◆ **Extracted entries**
==================================================
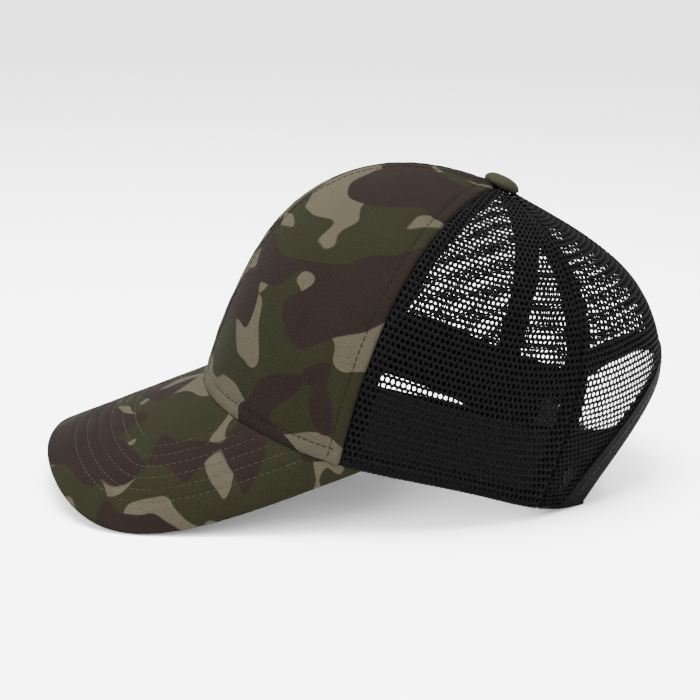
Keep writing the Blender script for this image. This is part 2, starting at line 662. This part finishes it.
==================================================
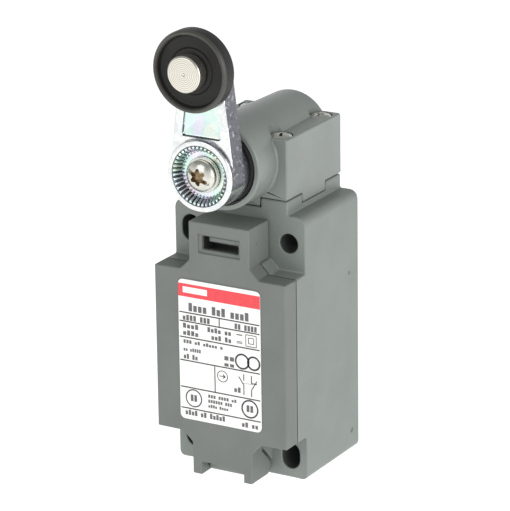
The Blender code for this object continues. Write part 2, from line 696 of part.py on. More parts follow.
==================================================
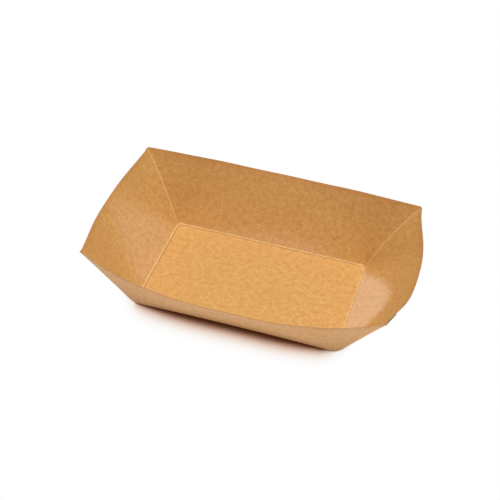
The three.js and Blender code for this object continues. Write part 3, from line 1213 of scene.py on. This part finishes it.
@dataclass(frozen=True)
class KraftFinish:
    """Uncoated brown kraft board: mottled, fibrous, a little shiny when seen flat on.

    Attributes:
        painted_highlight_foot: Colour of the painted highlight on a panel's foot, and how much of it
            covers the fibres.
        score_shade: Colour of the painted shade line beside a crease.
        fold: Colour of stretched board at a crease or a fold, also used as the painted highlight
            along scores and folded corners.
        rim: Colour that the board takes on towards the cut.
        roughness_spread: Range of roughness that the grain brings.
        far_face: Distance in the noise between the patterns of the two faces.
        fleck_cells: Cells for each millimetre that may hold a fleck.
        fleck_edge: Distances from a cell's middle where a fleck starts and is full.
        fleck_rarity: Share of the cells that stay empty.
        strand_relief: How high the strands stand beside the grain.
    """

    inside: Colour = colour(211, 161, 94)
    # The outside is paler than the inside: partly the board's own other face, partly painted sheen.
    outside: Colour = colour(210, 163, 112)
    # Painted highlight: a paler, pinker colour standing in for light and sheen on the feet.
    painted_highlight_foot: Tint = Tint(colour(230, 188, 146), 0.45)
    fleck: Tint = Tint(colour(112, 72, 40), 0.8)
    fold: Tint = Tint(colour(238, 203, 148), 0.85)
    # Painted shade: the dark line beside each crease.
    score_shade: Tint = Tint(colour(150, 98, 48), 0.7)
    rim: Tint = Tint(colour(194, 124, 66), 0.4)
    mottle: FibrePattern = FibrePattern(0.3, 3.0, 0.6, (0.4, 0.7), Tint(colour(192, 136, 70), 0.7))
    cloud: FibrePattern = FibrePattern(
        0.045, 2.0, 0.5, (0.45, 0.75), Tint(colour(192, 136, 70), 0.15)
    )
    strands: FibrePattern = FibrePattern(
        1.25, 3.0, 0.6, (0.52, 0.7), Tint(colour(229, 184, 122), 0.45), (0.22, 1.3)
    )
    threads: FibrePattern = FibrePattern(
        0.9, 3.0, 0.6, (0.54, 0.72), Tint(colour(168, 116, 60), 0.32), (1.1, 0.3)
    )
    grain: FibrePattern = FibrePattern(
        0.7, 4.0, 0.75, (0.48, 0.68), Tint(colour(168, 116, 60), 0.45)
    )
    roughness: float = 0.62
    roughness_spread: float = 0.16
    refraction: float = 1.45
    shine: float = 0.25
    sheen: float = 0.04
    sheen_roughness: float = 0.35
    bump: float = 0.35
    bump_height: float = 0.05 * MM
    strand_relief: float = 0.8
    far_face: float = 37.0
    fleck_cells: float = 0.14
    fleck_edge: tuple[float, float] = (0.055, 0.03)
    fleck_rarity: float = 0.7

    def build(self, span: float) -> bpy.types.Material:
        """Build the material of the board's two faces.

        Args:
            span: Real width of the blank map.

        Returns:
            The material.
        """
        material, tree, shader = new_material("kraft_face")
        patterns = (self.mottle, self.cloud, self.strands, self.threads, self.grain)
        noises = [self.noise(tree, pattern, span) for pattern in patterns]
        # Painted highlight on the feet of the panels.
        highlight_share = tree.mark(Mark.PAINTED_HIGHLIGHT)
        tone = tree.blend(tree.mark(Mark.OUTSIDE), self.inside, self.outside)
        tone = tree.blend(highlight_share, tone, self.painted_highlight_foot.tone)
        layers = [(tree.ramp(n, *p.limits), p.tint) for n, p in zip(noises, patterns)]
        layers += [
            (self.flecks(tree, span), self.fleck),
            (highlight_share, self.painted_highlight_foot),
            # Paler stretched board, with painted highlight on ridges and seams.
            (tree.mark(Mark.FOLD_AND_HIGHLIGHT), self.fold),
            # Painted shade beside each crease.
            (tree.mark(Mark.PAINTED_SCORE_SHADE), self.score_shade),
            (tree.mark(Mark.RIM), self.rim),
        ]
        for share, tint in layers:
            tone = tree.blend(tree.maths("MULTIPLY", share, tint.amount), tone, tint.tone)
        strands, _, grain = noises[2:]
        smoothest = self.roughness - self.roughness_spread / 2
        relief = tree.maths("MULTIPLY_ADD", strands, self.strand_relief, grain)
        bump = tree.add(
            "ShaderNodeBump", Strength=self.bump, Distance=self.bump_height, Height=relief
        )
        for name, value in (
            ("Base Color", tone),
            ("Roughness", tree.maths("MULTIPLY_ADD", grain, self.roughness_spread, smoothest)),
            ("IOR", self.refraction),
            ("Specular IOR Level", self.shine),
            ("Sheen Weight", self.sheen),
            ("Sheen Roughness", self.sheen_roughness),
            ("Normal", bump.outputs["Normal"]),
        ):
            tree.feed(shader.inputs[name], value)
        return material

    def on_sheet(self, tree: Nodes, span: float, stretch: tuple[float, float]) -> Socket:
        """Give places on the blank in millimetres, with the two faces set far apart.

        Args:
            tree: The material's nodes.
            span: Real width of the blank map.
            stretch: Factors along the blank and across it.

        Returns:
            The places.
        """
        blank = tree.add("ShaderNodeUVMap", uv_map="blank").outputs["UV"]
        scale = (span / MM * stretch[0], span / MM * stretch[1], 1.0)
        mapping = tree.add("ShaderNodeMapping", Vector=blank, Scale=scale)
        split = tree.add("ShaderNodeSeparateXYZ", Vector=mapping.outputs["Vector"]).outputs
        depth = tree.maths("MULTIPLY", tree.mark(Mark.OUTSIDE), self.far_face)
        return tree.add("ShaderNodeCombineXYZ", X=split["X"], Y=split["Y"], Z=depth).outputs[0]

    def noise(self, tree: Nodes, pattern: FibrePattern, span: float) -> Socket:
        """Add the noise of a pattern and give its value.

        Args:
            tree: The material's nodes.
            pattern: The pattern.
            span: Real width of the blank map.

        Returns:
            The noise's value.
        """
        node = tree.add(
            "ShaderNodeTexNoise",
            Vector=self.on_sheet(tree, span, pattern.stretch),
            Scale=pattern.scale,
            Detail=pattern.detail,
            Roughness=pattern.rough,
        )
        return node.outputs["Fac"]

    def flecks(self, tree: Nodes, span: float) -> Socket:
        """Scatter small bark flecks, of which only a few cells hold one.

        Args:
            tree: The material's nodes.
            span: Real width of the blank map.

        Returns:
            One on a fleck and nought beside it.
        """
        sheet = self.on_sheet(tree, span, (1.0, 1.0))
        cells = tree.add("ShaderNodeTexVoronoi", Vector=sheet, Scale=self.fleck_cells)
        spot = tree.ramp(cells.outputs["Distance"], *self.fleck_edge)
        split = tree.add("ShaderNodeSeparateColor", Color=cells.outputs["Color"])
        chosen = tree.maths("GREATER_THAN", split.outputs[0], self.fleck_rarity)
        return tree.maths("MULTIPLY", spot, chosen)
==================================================
◆ **Set exercise**
Take exactly the lines from the one containing "The three.js and" through the one containing "seen flat on." in the data above, and output them with nothing added.

◆ **Response**
The three.js and Blender code for this object continues. Write part 3, from line 1213 of scene.py on. This part finishes it.
@dataclass(frozen=True)
class KraftFinish:
    """Uncoated brown kraft board: mottled, fibrous, a little shiny when seen flat on.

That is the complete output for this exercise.